I’ll miss advogato if it shuts down. Thanks for the effort you put into Advogato and mod_virgule, Raph! I’m still running robots.net on my own version of mod_virgule but I’m guessing mod_virgule is not likely to survive long without Advogato, so it may be time to rename my version and go off in my own direction with the code. There are lots of enhancements I’ve wanted to make like dropping the specialized XML templates in favor of standard XHTML templates, replacing the template processing code with the XPATH support available in libxml2, maybe replacing the flat-file db with SQL support. There’s still a lot of potential in the codebase; it’s just a few years behind the times at this point.

I still haven’t found a good replacement for Meerkat. I’m trying to use Technorati. It looks pretty but it’s riddled with technical problems and there are apparently no humans at the other end to talk to, just faceless form emails promising replies that never arrive. Technorati only manages to update from robots.net maybe one out of every ten times I ping them.
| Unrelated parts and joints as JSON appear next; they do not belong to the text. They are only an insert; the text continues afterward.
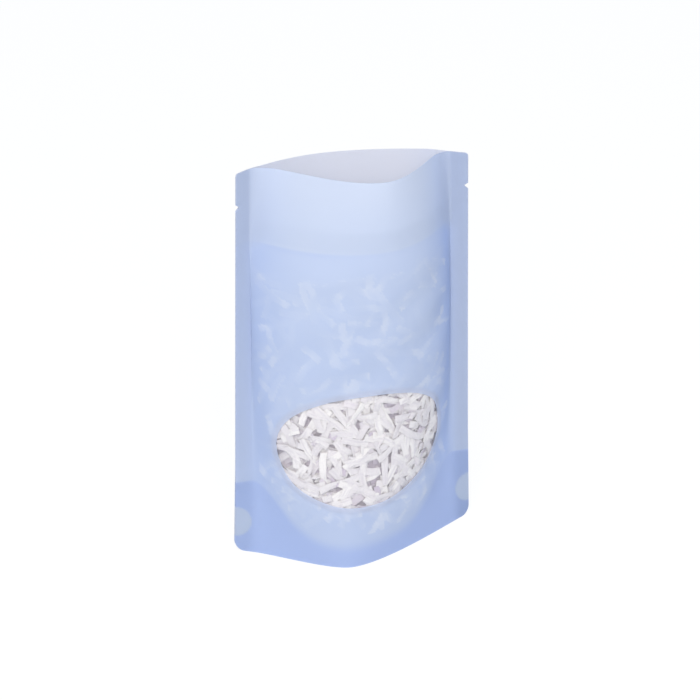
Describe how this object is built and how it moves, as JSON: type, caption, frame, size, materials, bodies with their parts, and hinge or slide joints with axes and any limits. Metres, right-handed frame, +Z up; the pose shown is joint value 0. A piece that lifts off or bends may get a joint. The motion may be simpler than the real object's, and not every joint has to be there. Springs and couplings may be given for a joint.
{
  "type": "resealable stand-up bag",
  "caption": "Open stand-up bag of frosted film with an oval clear window, press-to-close strip, opened foot gusset and a fill of shredded paper",
  "frame": {"origin": "the middle of the foot, on the surface that the bag stands on", "axes": "+Z up from the foot to the mouth, X along the width from side seal to side seal, the window faces -Y"},
  "size_m": [0.1214, 0.0654, 0.2],
  "materials": {
    "frosted_film": "frosted",
    "back_film": "frosted",
    "gusset_film": "frosted",
    "clear_film": "clear",
    "rib_strip": "satin",
    "groove_strip": "satin",
    "white_paper": "paper"
  },
  "bodies": {
    "root": {"front_panel": "frosted_film", "back_panel": "back_film", "bottom_gusset": "gusset_film", "window_film": "clear_film", "zipper_rib_strip": "rib_strip", "zipper_groove_strip": "groove_strip", "shredded_paper": "white_paper"}
  },
  "joints": []
}
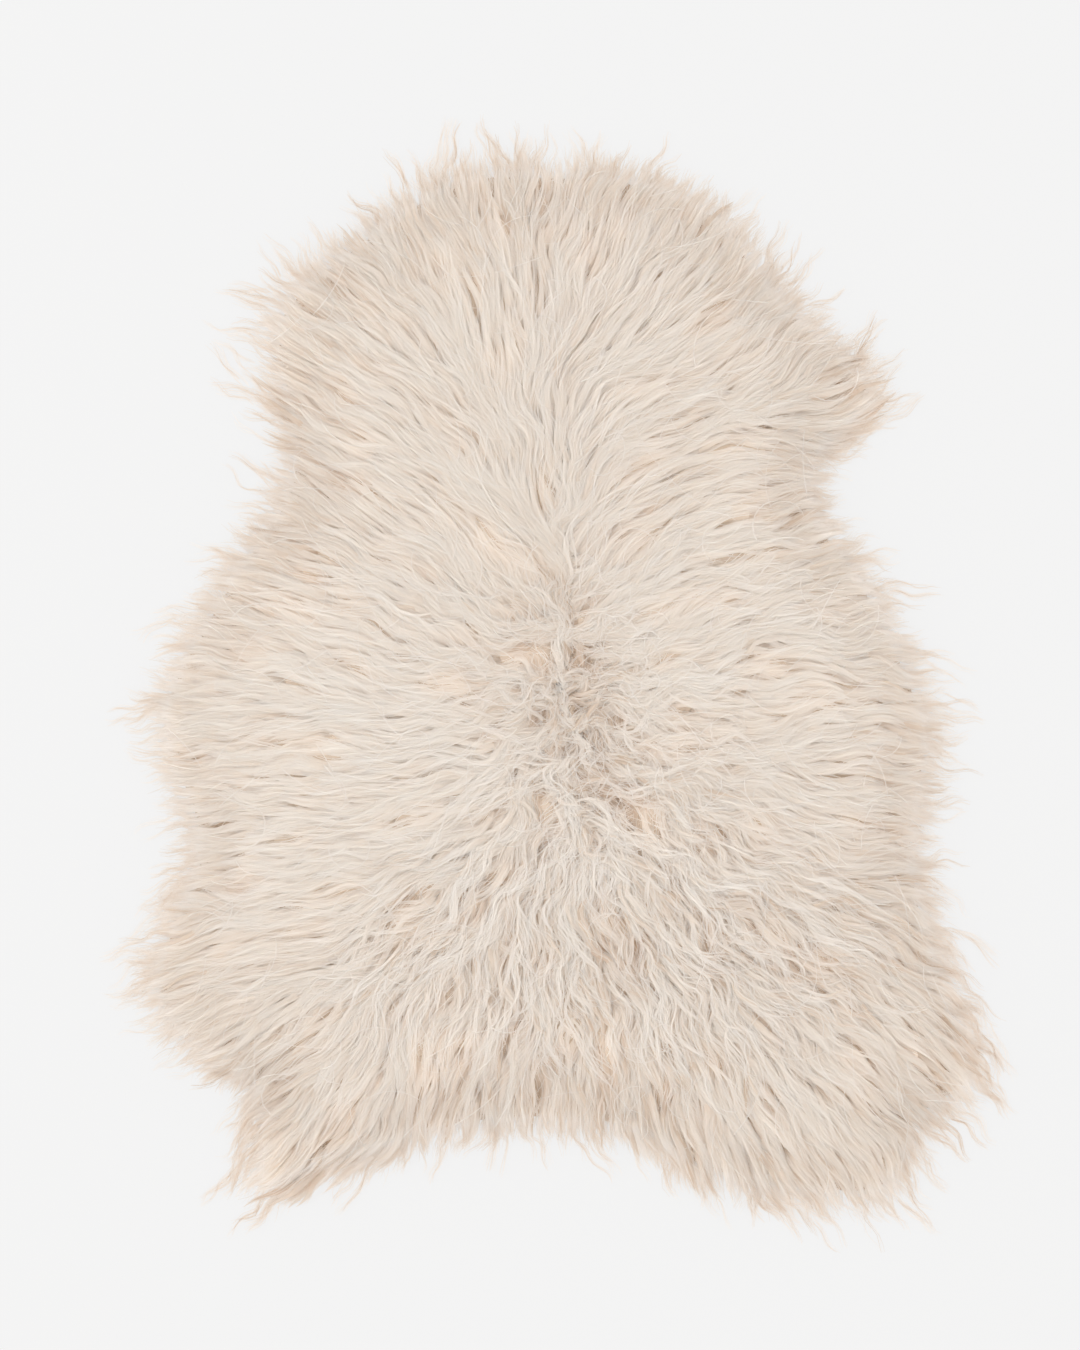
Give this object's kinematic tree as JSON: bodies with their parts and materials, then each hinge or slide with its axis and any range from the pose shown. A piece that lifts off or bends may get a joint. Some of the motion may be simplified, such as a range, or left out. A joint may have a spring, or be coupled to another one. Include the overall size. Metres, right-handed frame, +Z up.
{
  "type": "sheepskin rug",
  "caption": "Long-haired sheepskin rug in its natural pelt outline, laid flat with the wool up, the fleece combed outward from the back line to a wispy fringe.",
  "frame": {"origin": "on the floor, under the middle of the rug's box over its longest tufts", "axes": "+Z up out of the wool; +Y along the back line to the neck; +X to the right-hand side seen from above"},
  "size_m": [0.83, 1.02, 0.056],
  "materials": {
    "wool": "long silky undyed fleece, warm ivory with beige depths, soft sheen along the locks",
    "hide": "pale tanned suede, matt, on the underside"
  },
  "bodies": {
    "root": {"sheepskin": "wool"}
  },
  "joints": []
}
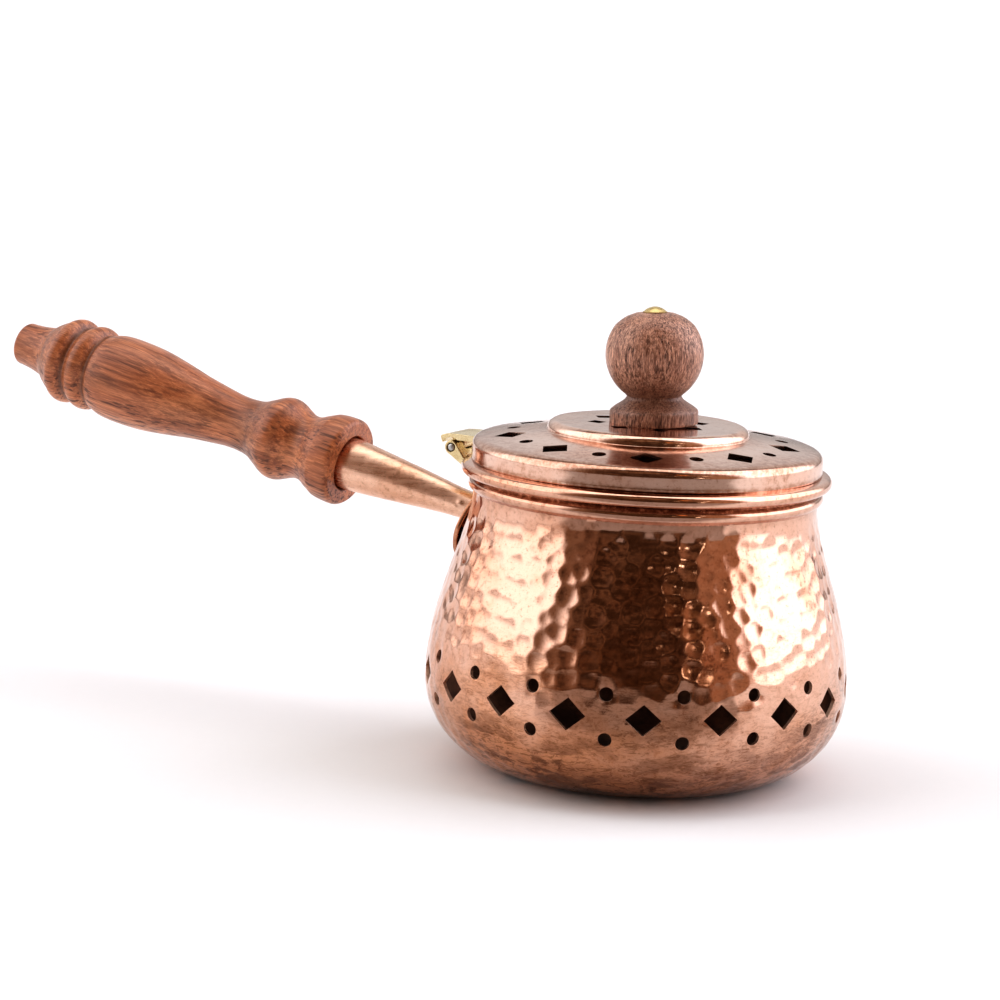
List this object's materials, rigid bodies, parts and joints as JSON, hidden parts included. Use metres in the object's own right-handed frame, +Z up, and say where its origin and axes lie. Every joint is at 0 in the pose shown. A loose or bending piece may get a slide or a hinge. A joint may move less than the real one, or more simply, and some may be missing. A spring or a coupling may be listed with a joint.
{
  "type": "lidded pierced copper burner with a long handle",
  "caption": "Hammered copper pot with a pierced band, a hinged pierced lid with a wooden knob, and a turned wooden handle on a copper ferrule.",
  "frame": {"origin": "centre of the flat base, on the surface that the pot stands on", "axes": "+Z up along the pot's axis; the handle and the hinge point towards -X; +Y completes a right-handed frame"},
  "size_m": [0.2593, 0.112, 0.1218],
  "materials": {
    "copper_hammered": "hammered and polished copper, stained brown near the base",
    "copper_lid": "polished copper with a faint pink tarnish",
    "copper_ferrule": "drawn copper, satin, with a soldered seam",
    "copper_plate": "darkened copper plate and rivets",
    "brass": "cast and filed yellow brass",
    "steel": "plain steel",
    "grip_wood": "turned reddish hardwood, waxed",
    "knob_wood": "turned open-grained hardwood, dry"
  },
  "bodies": {
    "pot": {"pot_body": "copper_hammered", "handle_plate": "copper_plate", "plate_rivets": "copper_plate", "handle_ferrule": "copper_ferrule", "handle_tang": "steel", "handle_grip": "grip_wood", "pot_hinge_leaf": "brass", "pot_leaf_rivets": "brass", "hinge_pin": "steel"},
    "lid": {"lid_body": "copper_lid", "lid_knob": "knob_wood", "knob_bolt": "brass", "knob_washer": "steel", "knob_nut": "steel", "lid_hinge_leaf": "brass", "lid_leaf_rivets": "brass"}
  },
  "joints": [
    {"name": "lid_hinge", "type": "hinge", "parent": "pot", "child": "lid", "pos_m": [-0.055, 0, 0.0795], "axis": [0, -1, 0], "range_deg": [0, 100]}
  ]
}
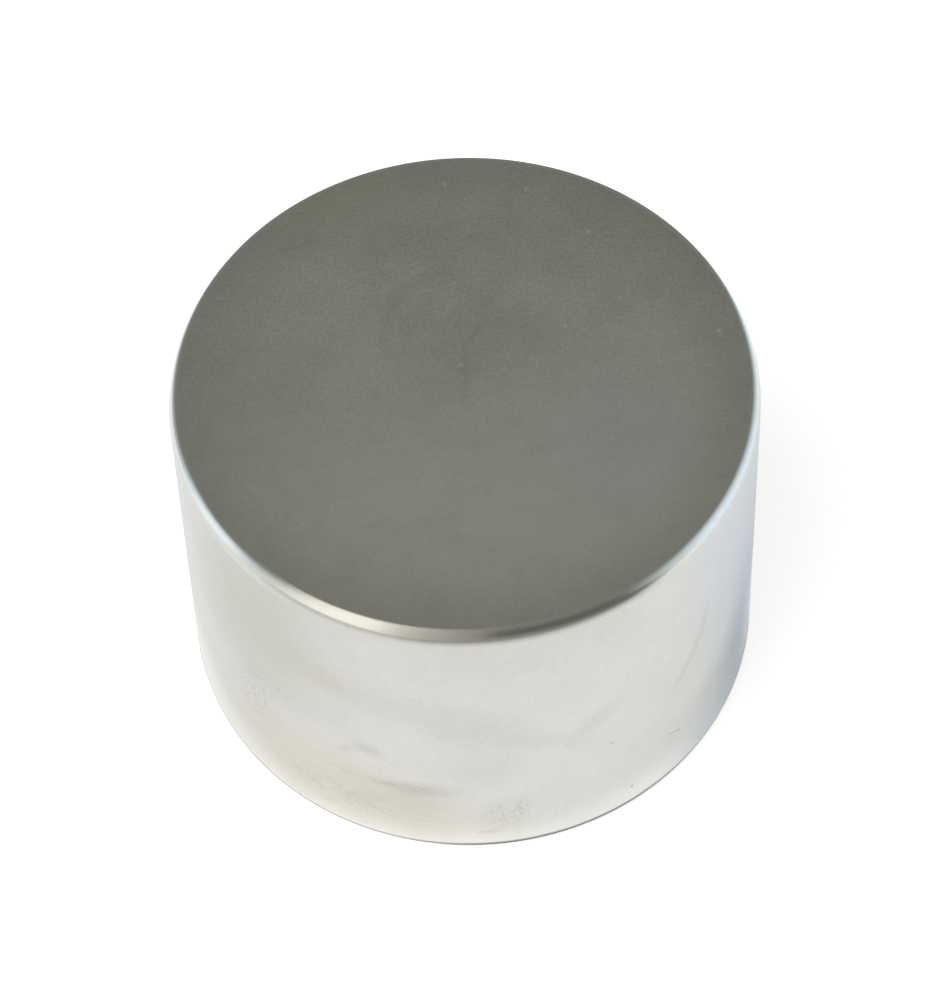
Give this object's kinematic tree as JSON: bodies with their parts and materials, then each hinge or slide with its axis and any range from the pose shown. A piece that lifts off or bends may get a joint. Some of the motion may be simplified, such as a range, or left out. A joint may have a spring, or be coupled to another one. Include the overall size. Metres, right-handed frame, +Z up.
{
  "type": "cylinder magnet",
  "caption": "Short solid cylinder magnet with flat pole faces, a ground wall and rounded edges, nickel plated, standing on one pole face.",
  "frame": {"origin": "middle of the pole face that the magnet stands on", "axes": "+Z up along the cylinder's axis, towards the upper pole face; X and Y are free, because the part is round"},
  "size_m": [0.045, 0.045, 0.0315],
  "materials": {
    "nickel_plate": "satin nickel plating"
  },
  "bodies": {
    "root": {"magnet": "nickel_plate"}
  },
  "joints": []
}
Complaints about the Technorati ping problems and their non-existent technical support are common. I’ve tried several of the recommended work-arounds for the ping problem but none have worked for me so far.

Mod_Virgule Update

I’ve posted another release of my mod_virgule fork this week. Grab the source or take a look at the changelog. This one includes the new and improved configuration handling code. Instead of loading and parsing the entire website configuration on each and every hit, it’s now loaded once per Apache process and stored in thread-private memory that persists across requests. Much more efficient. I also did some more general code cleanup and removed more of the hard coded stuff that makes it hard to use mod_virgule without editing the source code. There are still one or two hard coded things that I need to make configurable. Maybe in the next release. It’s getting close to a completely configurable system that could be compiled, installed, and configured for any site. Anyway, the new code has been running on robots.net for a couple of weeks now and appears stable.

Mod_Virgule Update

I’ve been working on mod_virgule code again. I finally addressed one of the long-standing mod_virgule ToDo items. One of the many inefficiencies of mod_virgule was that it had to load and parse the site configuration XML file on each and every hit. Now that we’re compiling against Apache 2, we can use the newer APR memory management code. So I’ve modified the code to use the thread-private memory pool for configuration storage. Now each Apache process loads config.xml one time at start up. I still stat the config file on each hit to see if a reload is needed. The new code is running live on robots.net and I’ll release a new rev of the source soon if it all holds up okay for the next few days.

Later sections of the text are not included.